Todo en un hermoso cuento de hadas que como dice el profesor Andrés Amorós: “El
palacio aparece con muros “de claro cristal fabricados”, los personajes que en
él viven “no comen ni tienen excrementos mayores”. (¿Sí tienen los menores?
Cervantes roza, pero no cae en la caricatura quevedesca). Las ojeras y el color
quebradizo de la encantada doncella Belerma no se deben a “estar con el mal
mensil, ordinario en las mujeres, porque ha muchos meses, y aún años, que no le
tiene ni asoma por sus puertas”. Todo esto, sigue el maestro Amorós, tan
complejo, tan ambiguo, ¿lo ha vivido Don Quijote o lo ha soñado? ¡Quién sabe!

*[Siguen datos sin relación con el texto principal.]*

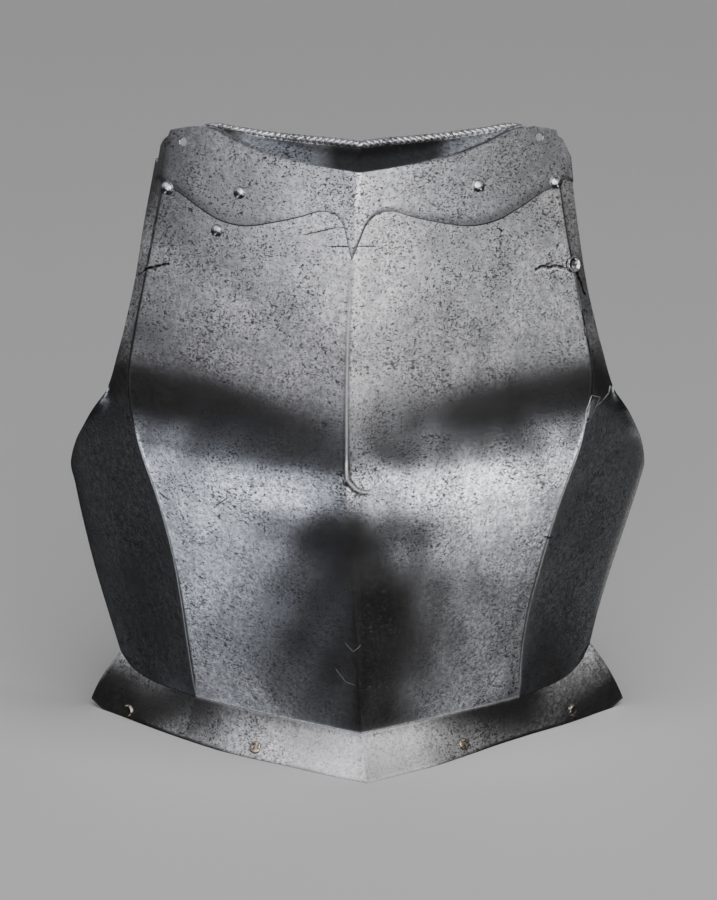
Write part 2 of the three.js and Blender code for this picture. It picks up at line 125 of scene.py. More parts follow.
def curve(table, key, column):
    """A smooth curve through one column of a table, as a function of its key column."""
    at = np.array(table[key], float)
    value = np.array(table[column], float)
    step = np.diff(value) / np.diff(at)
    gap = np.diff(at)
    slope = np.empty_like(value)
    slope[0], slope[-1] = step[0], step[-1]
    slope[1:-1] = (step[:-1] * gap[1:] + step[1:] * gap[:-1]) / (gap[:-1] + gap[1:])

    def at_key(x):
        x = np.asarray(x, float)
        i = np.clip(np.searchsorted(at, x, side="right") - 1, 0, len(at) - 2)
        span = gap[i]
        t = (x - at[i]) / span
        return (
            value[i] * (1 + 2 * t) * (1 - t) ** 2
            + slope[i] * span * t * (1 - t) ** 2
            + value[i + 1] * t * t * (3 - 2 * t)
            + slope[i + 1] * span * t * t * (t - 1)
        )

    return at_key


ridge_x, ridge_y, ridge_ease = (curve(RIDGE, "z", c) for c in ("x", "y", "ease"))
crease_x, crease_y, crease_sway = (curve(CREASE, "z", c) for c in ("x", "y", "sway"))
edge_x, edge_y, edge_z, edge_sway, edge_swell = (
    curve(SIDE_EDGE, "crease", c) for c in ("x", "y", "z", "sway", "swell")
)
top_z = curve(TOP_EDGE, "across", "z")
cusp_z = curve(CUSP, "across", "z")
flange_x, flange_right, flange_left, flange_z, flange_bow = (
    curve(FLANGE_EDGE, "across", c) for c in ("x", "right", "left", "z", "bow")
)


def body_point(across, z):
    """Points of the outer surface. across: -2 at the wearer's right edge, 0 at the ridge, 2 at the left."""
    across, z = np.broadcast_arrays(np.asarray(across, float), np.asarray(z, float))
    k = np.abs(across)
    side = np.where(across < 0, -1.0, 1.0)

    inner = np.minimum(k, 1)
    fall = ridge_ease(z) * inner + (1 - ridge_ease(z)) * inner**2
    front_x = inner * (side * crease_x(z) + crease_sway(z)) + (1 - inner) * ridge_x(z)
    front_y = ridge_y(z) + (crease_y(z) - ridge_y(z)) * fall
    front = np.stack([front_x, front_y, z], -1)

    r = np.maximum(k - 1, 0)
    run_x = edge_x(z) - crease_x(z)
    run_y = edge_y(z) - crease_y(z)
    bulge = (27 / 4) * r * r * (1 - r)  # 1 at its highest
    swell = edge_swell(z) * bulge / np.hypot(run_x, run_y)
    low = np.maximum(0, 1 - (z - WAIST_Z) / WAIST_BLEND) ** 2
    extra = np.where(side > 0, LEFT_END_RISE, 0.0)
    panel_x = side * (crease_x(z) + run_x * r + swell * run_y)
    panel_x = panel_x + crease_sway(z) + (edge_sway(z) - crease_sway(z)) * r
    panel_y = crease_y(z) + run_y * r - swell * run_x
    panel_z = z + (edge_z(z) - z) * r + low * (WAIST_END_RISE * (r**4 - r) + extra * r**4)
    panel = np.stack([panel_x, panel_y, panel_z], -1)
    return np.where((k <= 1)[..., None], front, panel)


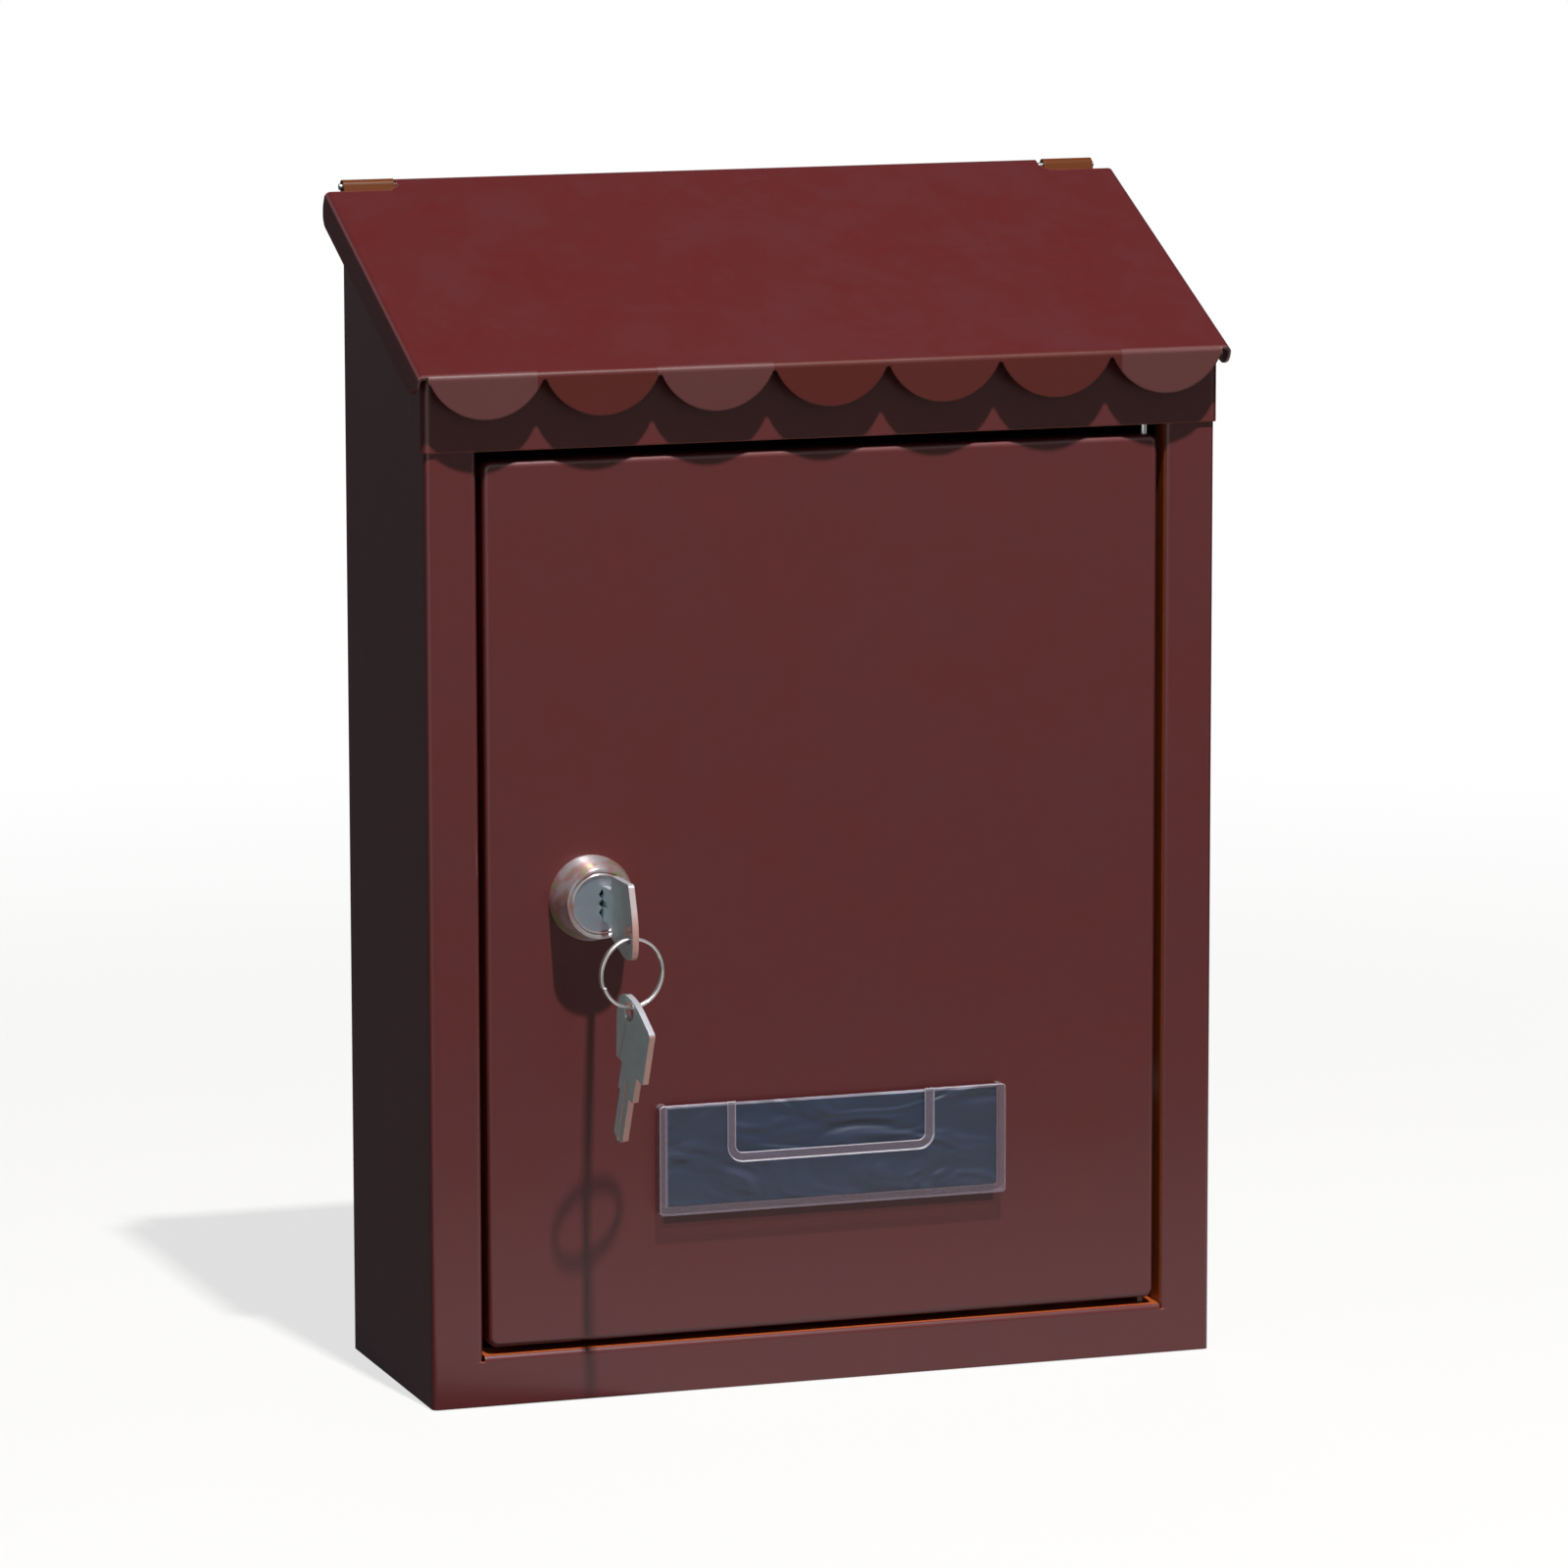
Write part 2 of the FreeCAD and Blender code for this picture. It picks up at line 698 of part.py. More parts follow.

Escribe Cervantes en el siglo XVII, el de Descartes, “La vida es sueño” y “El
sueño del caballero”, de Valdés Leal. ¿Es verdad o mentira? Lo resume el
incrédulo Sancho: “Yo no creo que mi señor mienta… Creo que aquellos
encantadores… le encajaron en el magín toda aquella máquina”. Y Don Quijote lo
acepta: “Todo eso pudiera ser, Sancho…”. Hoy lo sabemos de sobra: importa la
autenticidad; la verdad objetiva queda para mezquinos bachilleres…
La lección que nos da
Cervantes es clara: hay que aceptar al ser humano como es, con todas sus
complejidades y contradicciones. ¿Y el lector? Cada uno decidirá: “Tú, lector,
pues eres prudente, juzga lo que te pareciere…”.
De la cueva de
Montesinos hemos salido todos –no sólo el caballero– más sabios, más
comprensivos y hasta más eufóricos. Es el privilegio de la gran literatura. Y
lo que fue un auténtico privilegio fue ver, mientras los viajeros se
trasladaban de Osa de Montiel a Tomelloso para seguir viaje hacia campo de
Criptana y el Toboso, apeonar a las perdices por los campos de tierras rojizas,
"royas" o rubias para esconderse
tranquilamente entre esos verdes cereales adornados de amapolas donde el
espliego, el tomillo, la mejorana y los cardos, manan entre las piedras
confundiendo el paisaje de colores y aromas que se asemejan al arte. Eso será
la semana que viene. Estos son campos abiertos al aire. Vale.